Ontario benefits in particular, with $6 billion in tax generated from DB plans and $27 billion in spending. Of course, the study was commissioned by OMERS (the Ontario Municipal Employees Retirement System), the Ontario Teachers Pension Plan and HOOPP (the Healthcare of Ontario Pension Plan). Canada wide, the top 10 pension funds have invested about $400 billion, including $100 billion in real estate, infrastructure and private equity.
All of which makes the ongoing decline of DB plans seem more regrettable. While DB plans are still widespread for workers in the public sector (including the above pensions), they are much rarer in the private sector and becoming rarer as time goes on as major employers attempt to replace DB plans with defined-contribution plans. DC plans, like self-directed RRSPs, put more investment risk on the shoulders of retirees and less on employers. The study also analyzed the four plans that commissioned it and found that up to 80 cents of every pension dollar comes from investment returns.
The study notes that two big advantages of DB plans are their ability to pool longevity risk and to pool asset risk. The larger plans also tend to have much lower investment management costs, certainly compared to DC plans or to RRSPs consisting mostly of mutual funds.
The press release ends with quotes from the presidents of the pension plans who funded the study. Teachers’ president and CEO Jim Leech even refers to the financial independence that DB plans provide—thereby making DB plan retirees less reliant on government social assistance in retirement, which in turn frees up government funds for other programs or priorities. HOOPP president Jim Keohane says Canadians should look at how the DB plan “success story” can be replicated for those who lack adequate workplace pensions.

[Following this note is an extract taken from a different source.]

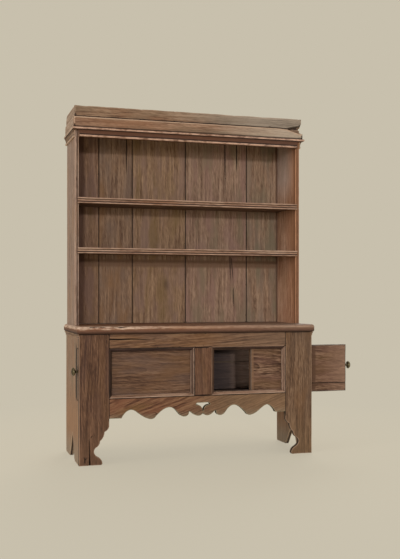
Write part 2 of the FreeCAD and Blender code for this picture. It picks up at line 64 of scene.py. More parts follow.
class Field:
    """A value that varies over a surface: a node's output socket, with the arithmetic that works on it."""

    def __init__(self, socket):
        self.socket = socket

    @staticmethod
    def of(tree, kind, output=None, settings=(), **inputs):
        """A new node of that kind; settings come first, then the values or links of its sockets."""
        node = tree.nodes.new("ShaderNode" + kind)
        for name, value in dict(settings).items():
            if name == "stops":
                ramp = node.color_ramp.elements
                while len(ramp) < len(value):
                    ramp.new(1.0)
                for stop, (place, colour) in zip(ramp, value):
                    stop.position, stop.color = place, colour
            else:
                setattr(node, name, value)
        sockets = {s.identifier: s for s in node.inputs}
        for name, value in inputs.items():
            if isinstance(value, Field):
                tree.links.new(value.socket, sockets[name])
            else:
                sockets[name].default_value = value
        outputs = {s.identifier: s for s in node.outputs}
        if isinstance(output, tuple):
            return [Field(outputs[name]) for name in output]
        return Field(outputs[output] if output else node.outputs[0] if outputs else None)

    def math(self, operation, first, second=0.0, clamp=False):
        return Field.of(self.socket.id_data, "Math", None,
                        {"operation": operation, "use_clamp": clamp}, Value=first, Value_001=second)

    def __add__(self, other):
        return self.math("ADD", self, other)

    def __sub__(self, other):
        return self.math("SUBTRACT", self, other)

    def __rsub__(self, other):
        return self.math("SUBTRACT", other, self)

    def __mul__(self, other):
        return self.math("MULTIPLY", self, other)

    def __pow__(self, other):
        return self.math("POWER", self, other)

    __radd__, __rmul__ = __add__, __mul__

    def held(self):
        """The value kept between 0 and 1."""
        return self.math("ADD", self, 0.0, clamp=True)

    def between(self, low, high):
        """0 below low, 1 above high and a straight ramp between them."""
        return self.math("MULTIPLY", self - low, 1 / (high - low), clamp=True)

    @staticmethod
    def mix(tree, share, colour, other, way="MIX"):
        """The first colour, with that share of the other."""
        return Field.of(tree, "Mix", "Result_Color", {"data_type": "RGBA", "blend_type": way},
                        Factor_Float=share, A_Color=colour, B_Color=other)

    def blend(self, colour, other):
        """The first colour, turning to the other as this value goes from 0 to 1."""
        return Field.mix(self.socket.id_data, self, colour, other)


def emptied(block):
    """The node tree of a new material or world, with no nodes in it."""
    block.use_nodes = True
    block.node_tree.nodes.clear()
    return block.node_tree


def in_sight(tree):
    """1 for a ray that comes from the eye, or by way of metal or glass, and 0 for one that only lights."""
    camera, glossy, clear = Field.of(tree, "LightPath",
                                     ("Is Camera Ray", "Is Glossy Ray", "Is Transmission Ray"))
    return (camera + glossy + clear).held()


scene = bpy.context.scene
scene.world = bpy.data.worlds.new("pale_ground")
tree = emptied(scene.world)
sky = Field.of(tree, "Background", Color=paint(*sky_colour), Strength=sky_strength)
backdrop = Field.of(tree, "Background", Color=paint(*ground_colour), Strength=1.0)
both = Field.of(tree, "MixShader", Fac=in_sight(tree), Shader=sky, Shader_001=backdrop)
Field.of(tree, "OutputWorld", Surface=both)

floor_finish = bpy.data.materials.new("pale_floor")
tree = emptied(floor_finish)
away = Field.of(tree, "VectorMath", "Value", {"operation": "LENGTH"},
                Vector=Field.of(tree, "TexCoord", "Object"))
lit = Field.of(tree, "BsdfDiffuse", Color=paint(*floor_colour))
even = Field.of(tree, "Emission", Color=paint(*ground_colour), Strength=1.0)
share = in_sight(tree) * (1 - shadow_share * (1 - away.between(*shadow_reach)))
mixed = Field.of(tree, "MixShader", Fac=share, Shader=lit, Shader_001=even)
Field.of(tree, "OutputMaterial", Surface=mixed)


def placed(name, data):
    """A new object in the scene."""
    thing = bpy.data.objects.new(name, data)
    scene.collection.objects.link(thing)
    return thing


floor_corners = [(x * ground_reach, y * ground_reach, 0.0) for x, y in ((-1, -1), (1, -1), (1, 1), (-1, 1))]
floor_mesh = bpy.data.meshes.new("floor")
floor_mesh.from_pydata(floor_corners, [], [(0, 1, 2, 3)])
floor_mesh.materials.append(floor_finish)
placed("floor", floor_mesh)


# The light: a low lamp in front, which throws short shadows under the shelves, and a weaker one further to
# the left; a soft one from the left, which picks out the ends; and one from behind for the back.
for lamp_name, toward, strength, softness in (("front_light", (0.13, 0.98, -0.122), 0.84, 3.5),
                                              ("fill_light", (0.42, 0.90, -0.02), 0.36, 8.0),
                                              ("left_light", (0.95, 0.27, -0.16), 0.80, 20.0),
                                              ("back_light", (-0.35, -0.75, -0.5), 1.0, 30.0)):
    lamp = bpy.data.lights.new(lamp_name, "SUN")
    lamp.energy, lamp.angle = strength, math.radians(softness)
    placed(lamp_name, lamp).rotation_euler = Vector(toward).to_track_quat("-Z", "Y").to_euler()


# The view: level, from the left of the middle, with the horizon a little under the picture's centre.
camera_place = (-1.435, -4.9465, 0.945)
camera_turn = -16.97
camera_lens = 54.93
picture_long_side = 559
horizon_below_centre = 15.8
camera = bpy.data.cameras.new("view")
camera.lens = camera_lens
camera.shift_y = horizon_below_centre / picture_long_side
scene.camera = placed("view", camera)
scene.camera.location = camera_place
scene.camera.rotation_euler = (math.radians(90), 0, math.radians(camera_turn))
scene.view_settings.view_transform = "Standard"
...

Those who lack DB pensions are in and will increasingly be in the private sector, of course. And however attractive the benefits of DB plans are for employees and future retirees, many employers seem to have decided they don’t wish to bear the costs and risks of DB plans. It’s not clear how that trend can be reversed. The study makes no mention that I could discern of Ottawa’s Pooled Registered Pension Plans (PRPPs).